Lucky for me that my mother, who grew up in Brooklyn, enjoyed tanbark wizards. She once told me how much she admired Lillian Leitzel. And when King Bros came to Santa Rosa in 1950, she took us to my second circus experience, this one under a real tent. Less than a year later I was sitting in an overflow audience nearly at the edge of one magical ring inside the Grace Pavilion at the Fairgrounds, riveted to Polack Bros.

Ringling Bros. and Barnum and Bailey last played San Francisco under the big top on September 8, 9, and 10, 1941. When they returned seven years later, into the Cow Palace they were talked by city officials. Half the town showed up, thousands of them turned away. Only seven years later and a humbled Big Bertha was fighting for half houses, losing out to striking teamsters. That’s when I saw my first circus on cold windy Geneva Avenue -- a performance of classy perfection and radiant splendor produced by John Ringling North.

San Francisco became a very different city. Real circuses no longer welcome. Animals Rights do-gooders swarming tents and buildings with fliers and shouts and nasty looks. No wonder that Ringling-Barnum in 2008 will have stayed away for three seasons.

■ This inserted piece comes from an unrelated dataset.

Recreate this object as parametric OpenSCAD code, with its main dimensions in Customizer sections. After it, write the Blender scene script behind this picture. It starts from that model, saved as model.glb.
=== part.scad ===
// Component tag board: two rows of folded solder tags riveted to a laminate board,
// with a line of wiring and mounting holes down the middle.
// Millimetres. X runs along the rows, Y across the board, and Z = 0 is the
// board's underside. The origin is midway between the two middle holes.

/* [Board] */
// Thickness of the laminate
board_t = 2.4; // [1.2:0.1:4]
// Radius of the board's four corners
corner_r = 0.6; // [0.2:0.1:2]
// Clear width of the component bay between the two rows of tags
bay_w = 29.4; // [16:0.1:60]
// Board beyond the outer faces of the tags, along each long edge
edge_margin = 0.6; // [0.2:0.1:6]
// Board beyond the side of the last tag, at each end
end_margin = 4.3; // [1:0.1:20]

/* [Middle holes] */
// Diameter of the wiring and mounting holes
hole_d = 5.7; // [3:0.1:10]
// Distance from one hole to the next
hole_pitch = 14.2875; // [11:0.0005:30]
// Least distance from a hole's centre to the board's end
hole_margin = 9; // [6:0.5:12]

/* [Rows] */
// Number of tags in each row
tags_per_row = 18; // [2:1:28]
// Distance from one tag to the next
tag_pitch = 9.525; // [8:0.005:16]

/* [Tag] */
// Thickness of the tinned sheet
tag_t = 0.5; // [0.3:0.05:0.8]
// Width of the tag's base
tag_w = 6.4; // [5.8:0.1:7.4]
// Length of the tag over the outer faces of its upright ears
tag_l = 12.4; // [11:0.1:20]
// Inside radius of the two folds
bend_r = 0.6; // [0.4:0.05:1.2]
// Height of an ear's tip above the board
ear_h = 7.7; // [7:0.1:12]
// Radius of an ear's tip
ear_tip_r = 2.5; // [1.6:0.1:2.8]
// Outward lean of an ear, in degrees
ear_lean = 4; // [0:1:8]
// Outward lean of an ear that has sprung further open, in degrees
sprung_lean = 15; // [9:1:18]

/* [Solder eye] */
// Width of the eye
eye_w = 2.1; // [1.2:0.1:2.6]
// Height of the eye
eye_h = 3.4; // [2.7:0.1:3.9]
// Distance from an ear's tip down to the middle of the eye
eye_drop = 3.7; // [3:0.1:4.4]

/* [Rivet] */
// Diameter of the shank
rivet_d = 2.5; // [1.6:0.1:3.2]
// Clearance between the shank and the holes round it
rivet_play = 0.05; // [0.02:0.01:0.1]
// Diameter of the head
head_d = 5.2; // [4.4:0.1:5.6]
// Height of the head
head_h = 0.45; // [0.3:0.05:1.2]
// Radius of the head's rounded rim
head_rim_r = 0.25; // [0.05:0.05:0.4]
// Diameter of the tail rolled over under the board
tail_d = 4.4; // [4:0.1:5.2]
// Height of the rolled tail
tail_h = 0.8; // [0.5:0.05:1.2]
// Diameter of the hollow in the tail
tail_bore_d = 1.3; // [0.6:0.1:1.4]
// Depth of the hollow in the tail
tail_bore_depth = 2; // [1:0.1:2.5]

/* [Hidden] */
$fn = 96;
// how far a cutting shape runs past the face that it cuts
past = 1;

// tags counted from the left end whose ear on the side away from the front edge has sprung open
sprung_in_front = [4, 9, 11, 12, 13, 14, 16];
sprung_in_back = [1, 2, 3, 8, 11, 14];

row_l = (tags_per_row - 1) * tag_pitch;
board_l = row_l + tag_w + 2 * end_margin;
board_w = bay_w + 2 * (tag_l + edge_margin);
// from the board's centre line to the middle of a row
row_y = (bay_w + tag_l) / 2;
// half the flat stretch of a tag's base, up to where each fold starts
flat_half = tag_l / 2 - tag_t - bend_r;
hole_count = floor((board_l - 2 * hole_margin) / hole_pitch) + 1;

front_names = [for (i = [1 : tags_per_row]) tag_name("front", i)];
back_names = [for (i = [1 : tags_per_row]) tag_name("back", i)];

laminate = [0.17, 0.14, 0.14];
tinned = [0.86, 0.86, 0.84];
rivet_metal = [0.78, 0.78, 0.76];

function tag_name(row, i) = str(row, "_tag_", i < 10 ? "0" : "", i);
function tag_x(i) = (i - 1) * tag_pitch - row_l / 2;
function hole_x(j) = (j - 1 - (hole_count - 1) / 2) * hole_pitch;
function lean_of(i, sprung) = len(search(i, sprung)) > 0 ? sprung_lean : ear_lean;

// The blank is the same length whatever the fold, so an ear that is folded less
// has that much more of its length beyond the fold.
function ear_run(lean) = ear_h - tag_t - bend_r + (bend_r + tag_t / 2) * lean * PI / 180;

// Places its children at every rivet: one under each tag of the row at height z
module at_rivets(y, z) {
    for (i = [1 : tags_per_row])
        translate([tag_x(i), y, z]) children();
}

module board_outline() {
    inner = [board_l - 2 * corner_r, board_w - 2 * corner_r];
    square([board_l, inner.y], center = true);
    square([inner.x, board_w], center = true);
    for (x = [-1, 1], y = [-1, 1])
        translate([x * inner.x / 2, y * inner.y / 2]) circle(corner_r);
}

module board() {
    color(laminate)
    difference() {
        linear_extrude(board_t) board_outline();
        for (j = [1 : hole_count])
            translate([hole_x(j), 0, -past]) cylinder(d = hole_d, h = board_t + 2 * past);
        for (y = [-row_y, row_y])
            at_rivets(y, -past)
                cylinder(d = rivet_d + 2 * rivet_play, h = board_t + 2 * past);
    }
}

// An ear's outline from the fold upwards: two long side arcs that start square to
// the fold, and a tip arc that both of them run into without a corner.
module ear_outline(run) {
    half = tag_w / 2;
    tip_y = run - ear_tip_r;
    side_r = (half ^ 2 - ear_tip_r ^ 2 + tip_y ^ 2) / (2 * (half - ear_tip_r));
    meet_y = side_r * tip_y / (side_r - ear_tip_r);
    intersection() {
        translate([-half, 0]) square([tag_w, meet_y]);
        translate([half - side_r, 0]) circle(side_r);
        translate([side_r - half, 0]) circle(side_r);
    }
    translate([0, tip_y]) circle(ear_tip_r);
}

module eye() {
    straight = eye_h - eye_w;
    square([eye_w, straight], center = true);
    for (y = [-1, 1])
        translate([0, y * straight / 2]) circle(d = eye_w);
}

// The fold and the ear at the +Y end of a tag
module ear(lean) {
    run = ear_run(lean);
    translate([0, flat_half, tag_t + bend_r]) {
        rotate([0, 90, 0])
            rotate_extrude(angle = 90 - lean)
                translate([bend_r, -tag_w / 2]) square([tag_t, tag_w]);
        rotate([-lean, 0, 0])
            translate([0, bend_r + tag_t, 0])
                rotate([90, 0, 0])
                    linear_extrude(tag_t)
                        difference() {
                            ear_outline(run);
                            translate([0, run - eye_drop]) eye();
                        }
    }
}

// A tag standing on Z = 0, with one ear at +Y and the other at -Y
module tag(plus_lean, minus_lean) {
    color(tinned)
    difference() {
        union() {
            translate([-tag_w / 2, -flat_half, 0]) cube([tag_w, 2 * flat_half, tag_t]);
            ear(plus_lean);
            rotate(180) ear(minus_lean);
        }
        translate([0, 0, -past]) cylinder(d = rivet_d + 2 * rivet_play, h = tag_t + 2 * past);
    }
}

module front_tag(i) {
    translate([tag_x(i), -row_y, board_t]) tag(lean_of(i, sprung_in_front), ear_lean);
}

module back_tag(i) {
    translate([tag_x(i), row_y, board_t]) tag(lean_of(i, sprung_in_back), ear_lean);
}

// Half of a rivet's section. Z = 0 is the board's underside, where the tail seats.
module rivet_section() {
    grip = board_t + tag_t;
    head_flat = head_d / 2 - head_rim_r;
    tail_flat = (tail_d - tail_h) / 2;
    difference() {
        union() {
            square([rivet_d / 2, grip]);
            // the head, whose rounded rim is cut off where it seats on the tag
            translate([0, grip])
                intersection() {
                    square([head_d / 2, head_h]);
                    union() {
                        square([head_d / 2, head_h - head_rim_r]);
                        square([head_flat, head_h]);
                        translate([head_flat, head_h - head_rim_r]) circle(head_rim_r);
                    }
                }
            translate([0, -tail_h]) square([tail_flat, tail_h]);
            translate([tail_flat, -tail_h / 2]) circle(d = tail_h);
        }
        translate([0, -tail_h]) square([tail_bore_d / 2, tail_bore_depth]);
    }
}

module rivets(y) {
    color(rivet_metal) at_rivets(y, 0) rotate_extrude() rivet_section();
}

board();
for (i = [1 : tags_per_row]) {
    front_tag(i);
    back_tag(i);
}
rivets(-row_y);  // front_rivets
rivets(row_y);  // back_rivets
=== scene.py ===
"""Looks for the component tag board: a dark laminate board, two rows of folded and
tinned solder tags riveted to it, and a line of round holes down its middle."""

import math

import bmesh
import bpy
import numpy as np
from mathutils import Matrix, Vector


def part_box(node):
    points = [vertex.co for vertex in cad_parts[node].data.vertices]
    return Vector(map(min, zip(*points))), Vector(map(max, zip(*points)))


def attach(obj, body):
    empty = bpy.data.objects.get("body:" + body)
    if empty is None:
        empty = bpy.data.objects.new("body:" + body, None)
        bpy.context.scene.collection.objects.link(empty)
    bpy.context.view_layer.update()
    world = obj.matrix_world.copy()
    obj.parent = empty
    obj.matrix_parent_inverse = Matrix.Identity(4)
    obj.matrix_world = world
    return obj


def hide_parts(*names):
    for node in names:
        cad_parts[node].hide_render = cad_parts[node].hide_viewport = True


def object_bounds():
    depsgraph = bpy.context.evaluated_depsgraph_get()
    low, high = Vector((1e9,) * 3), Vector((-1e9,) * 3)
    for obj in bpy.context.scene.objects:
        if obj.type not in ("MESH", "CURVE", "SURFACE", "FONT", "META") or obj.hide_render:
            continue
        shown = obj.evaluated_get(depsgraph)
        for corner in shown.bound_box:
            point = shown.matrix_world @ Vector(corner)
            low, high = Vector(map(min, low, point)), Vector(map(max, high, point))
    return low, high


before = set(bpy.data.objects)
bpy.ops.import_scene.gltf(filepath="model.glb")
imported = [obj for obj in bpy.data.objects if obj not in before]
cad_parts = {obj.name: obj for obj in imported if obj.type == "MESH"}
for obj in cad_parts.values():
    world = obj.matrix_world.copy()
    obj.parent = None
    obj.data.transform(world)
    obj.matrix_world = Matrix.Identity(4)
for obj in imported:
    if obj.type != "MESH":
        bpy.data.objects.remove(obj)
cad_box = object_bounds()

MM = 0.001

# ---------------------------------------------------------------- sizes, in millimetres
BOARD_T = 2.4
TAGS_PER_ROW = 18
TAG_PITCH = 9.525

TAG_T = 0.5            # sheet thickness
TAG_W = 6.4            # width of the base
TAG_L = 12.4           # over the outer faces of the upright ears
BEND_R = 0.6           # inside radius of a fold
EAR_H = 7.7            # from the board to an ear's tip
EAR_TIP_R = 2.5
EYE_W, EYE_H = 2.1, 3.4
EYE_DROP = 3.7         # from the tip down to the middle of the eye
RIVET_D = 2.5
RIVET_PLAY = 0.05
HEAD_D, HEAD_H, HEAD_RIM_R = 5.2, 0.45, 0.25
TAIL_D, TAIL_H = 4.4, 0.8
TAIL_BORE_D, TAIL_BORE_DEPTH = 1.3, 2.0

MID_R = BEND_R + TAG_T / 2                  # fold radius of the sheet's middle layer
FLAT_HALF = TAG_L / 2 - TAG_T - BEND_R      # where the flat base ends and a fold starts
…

And now comes another fearless circus woman named Barbara Byrd, inviting if not challenging the city’s dwindling families (many of them Hispanic) to embrace a pageant that includes wild animals. Gutsy Carson & Barnes will throw up its big top at the Cow Palace next September 12-14

Maybe there are winds of change favoring what C&B still doggedly tours. Some liberal S.F. writers, rediscovering the daredevilry inherent in Cirque du Soleil's new offering, may be turning away from Cirque ballet and more open to a Carson & Barnes sampler. And this in a city with a zoo that can’t keep its four-legged creatures contained and is facing crippling lawsuits based on incredible incompetence. Parents can at least count on safety under the big top.

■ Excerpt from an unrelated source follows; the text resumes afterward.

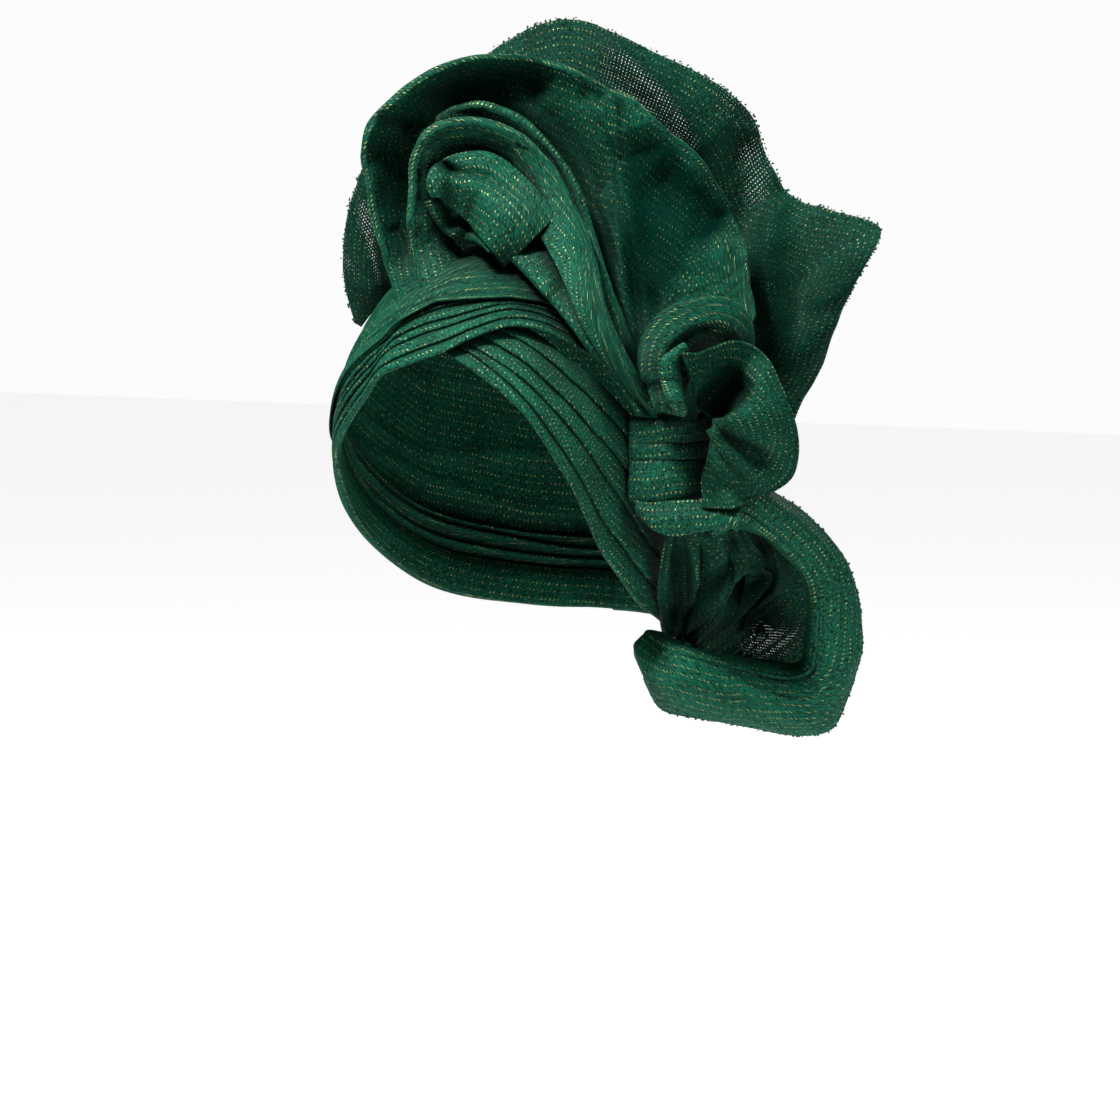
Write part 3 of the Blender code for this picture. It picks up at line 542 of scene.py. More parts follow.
def grid_mesh(name, grid, thickness):
    """A closed sheet from a grid of points in the head's axes, half its thickness to each side."""
    rows, columns = grid.shape[:2]
    build = bmesh.new()
    corners = [[build.verts.new(point) for point in line] for line in grid]
    for i in range(rows - 1):
        for j in range(columns - 1):
            near_side = (corners[i][j], corners[i + 1][j])
            build.faces.new((*near_side, corners[i + 1][j + 1], corners[i][j + 1]))
    return thickened(built(name, build), thickness)


def add_object(name, mesh):
    piece = bpy.data.objects.new(name, mesh)
    bpy.context.collection.objects.link(piece)
    return piece


def built(name, build):
    """An object made from a finished bmesh."""
    mesh = bpy.data.meshes.new(name)
    build.to_mesh(mesh)
    build.free()
    return add_object(name, mesh)


def thickened(piece, thickness):
    """The piece with half of a thickness added to each side of its faces."""
    solidify = piece.modifiers.new("cloth", "SOLIDIFY")
    solidify.thickness = thickness
    solidify.offset = 0.0
    solidify.use_even_offset = False
    return piece


def loop_mesh(name, loops):
    """A closed body lofted through closed loops of points, with a flat cap at each end."""
    build = bmesh.new()
    rings = [[build.verts.new(point) for point in loop] for loop in loops]
    size = len(rings[0])
    for first, second in zip(rings, rings[1:]):
        for j in range(size):
            k = (j + 1) % size
            build.faces.new((first[j], first[k], second[k], second[j]))
    half = size // 2
    for ring in (rings[0], rings[-1]):
        for j in range(half - 1):
            build.faces.new((ring[j], ring[j + 1], ring[size - 2 - j], ring[size - 1 - j]))
    bmesh.ops.recalc_face_normals(build, faces=build.faces)
    return built(name, build)


def ramp(value, start, end):
    t = min(1.0, max(0.0, (value - start) / (end - start)))
    return t * t * (3 - 2 * t)


def stacked(side):
    """How much of the over band lies on the under band at an angle in degrees, from 0 to 1."""
    front = ramp(side, -22, -9) - ramp(side, 67, 78)
    nape = ramp(abs(side), 158, 172)
    return max(front, nape)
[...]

And the beat goes on. Onto the parking lot of the Cow Palace come September, might there be throngs of middle and lower class families anxious to experience what Carson & Barnes is about to bring them? Indeed, can our nation’s last under canvas three-ringer deliver through the political minefields of a town very different from the one that flourished when my mother went to Al G. Barnes in 1930? When she might have thrilled with pride over the spectacle of Mabel Stark presenting a cage full of performing Siberian tigers? When it was a given that tigers and their like needed to be safely secured behind wire and steel and mesh?


Ben Trumble said...

It's a bit ironic that San Francisco, home certainly to an excellent circus school, sees itself as sophisticated in the European fashion, while embracing an odd political conformity that would drive many Europeans mad. In Europe, outside the UK, major cities welcome traditional circuses-- with animals -- whether in an actual circus building, or beneath the tent. It's unfortunate when a relatively small number of individuals embracing a particular ideology have cowed an entire city into forgetting the fun that comes from feeling, for a few hours at least, like a child at heart. I believe under the bigtop San Franciscans may remember how that magic feels.

Anonymous said...

Wow, it's all about the 'feeling and excitement' of humans, isn't it? Well, circuses that use and abuse animals are slowly become extinct because informed people are making the humane decision to boycott them. Animals have a right to a natural life, not being hauled around in trucks, being 'trained' aka beaten with bullhooks, whips, and electric prods for the entertainment and excitement of humans. Say good-bye to the sicko circuses of old and welcome in the awesome animal-free circuses like Cirque De Soleil. It's all you got left, buddy.

Here, watch a video of your beloved animal circus trainers beating elephants: That's what you support? Shameful.